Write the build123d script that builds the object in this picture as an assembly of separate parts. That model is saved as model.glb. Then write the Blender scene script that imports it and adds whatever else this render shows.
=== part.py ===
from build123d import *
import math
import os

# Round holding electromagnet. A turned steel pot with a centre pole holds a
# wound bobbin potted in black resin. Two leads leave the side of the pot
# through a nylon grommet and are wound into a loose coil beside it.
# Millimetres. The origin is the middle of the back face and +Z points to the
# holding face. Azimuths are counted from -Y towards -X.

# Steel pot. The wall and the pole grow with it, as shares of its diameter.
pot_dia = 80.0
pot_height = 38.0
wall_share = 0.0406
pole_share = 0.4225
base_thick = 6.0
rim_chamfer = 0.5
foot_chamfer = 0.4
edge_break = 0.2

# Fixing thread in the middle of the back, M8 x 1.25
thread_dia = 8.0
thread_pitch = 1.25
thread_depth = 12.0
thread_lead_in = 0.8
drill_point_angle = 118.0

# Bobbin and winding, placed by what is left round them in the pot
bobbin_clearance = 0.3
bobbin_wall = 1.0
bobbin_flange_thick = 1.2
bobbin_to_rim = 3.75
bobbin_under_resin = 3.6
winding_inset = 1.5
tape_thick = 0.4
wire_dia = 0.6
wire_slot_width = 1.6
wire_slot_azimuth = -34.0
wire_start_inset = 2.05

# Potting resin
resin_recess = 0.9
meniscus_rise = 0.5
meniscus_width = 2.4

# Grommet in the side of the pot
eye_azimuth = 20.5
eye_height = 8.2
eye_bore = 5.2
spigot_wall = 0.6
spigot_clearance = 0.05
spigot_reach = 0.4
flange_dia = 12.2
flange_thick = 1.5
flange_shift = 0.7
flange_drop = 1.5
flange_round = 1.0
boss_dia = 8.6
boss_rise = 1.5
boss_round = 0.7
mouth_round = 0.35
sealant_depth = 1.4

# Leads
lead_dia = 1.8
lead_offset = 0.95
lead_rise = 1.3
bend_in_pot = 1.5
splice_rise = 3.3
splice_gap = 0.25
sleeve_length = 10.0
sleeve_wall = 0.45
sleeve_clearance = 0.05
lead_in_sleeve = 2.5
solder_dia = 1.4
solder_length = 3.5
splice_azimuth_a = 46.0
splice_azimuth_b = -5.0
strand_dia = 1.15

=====

▸ **Brief**:
Your task is to return the full listing exactly as it was given.

▸ **Correct output**:
Write the build123d script that builds the object in this picture as an assembly of separate parts. That model is saved as model.glb. Then write the Blender scene script that imports it and adds whatever else this render shows.
=== part.py ===
from build123d import *
import math
import os

# Round holding electromagnet. A turned steel pot with a centre pole holds a
# wound bobbin potted in black resin. Two leads leave the side of the pot
# through a nylon grommet and are wound into a loose coil beside it.
# Millimetres. The origin is the middle of the back face and +Z points to the
# holding face. Azimuths are counted from -Y towards -X.

# Steel pot. The wall and the pole grow with it, as shares of its diameter.
pot_dia = 80.0
pot_height = 38.0
wall_share = 0.0406
pole_share = 0.4225
base_thick = 6.0
rim_chamfer = 0.5
foot_chamfer = 0.4
edge_break = 0.2

# Fixing thread in the middle of the back, M8 x 1.25
thread_dia = 8.0
thread_pitch = 1.25
thread_depth = 12.0
thread_lead_in = 0.8
drill_point_angle = 118.0

# Bobbin and winding, placed by what is left round them in the pot
bobbin_clearance = 0.3
bobbin_wall = 1.0
bobbin_flange_thick = 1.2
bobbin_to_rim = 3.75
bobbin_under_resin = 3.6
winding_inset = 1.5
tape_thick = 0.4
wire_dia = 0.6
wire_slot_width = 1.6
wire_slot_azimuth = -34.0
wire_start_inset = 2.05

# Potting resin
resin_recess = 0.9
meniscus_rise = 0.5
meniscus_width = 2.4

# Grommet in the side of the pot
eye_azimuth = 20.5
eye_height = 8.2
eye_bore = 5.2
spigot_wall = 0.6
spigot_clearance = 0.05
spigot_reach = 0.4
flange_dia = 12.2
flange_thick = 1.5
flange_shift = 0.7
flange_drop = 1.5
flange_round = 1.0
boss_dia = 8.6
boss_rise = 1.5
boss_round = 0.7
mouth_round = 0.35
sealant_depth = 1.4

# Leads
lead_dia = 1.8
lead_offset = 0.95
lead_rise = 1.3
bend_in_pot = 1.5
splice_rise = 3.3
splice_gap = 0.25
sleeve_length = 10.0
sleeve_wall = 0.45
sleeve_clearance = 0.05
lead_in_sleeve = 2.5
solder_dia = 1.4
solder_length = 3.5
splice_azimuth_a = 46.0
splice_azimuth_b = -5.0
strand_dia = 1.15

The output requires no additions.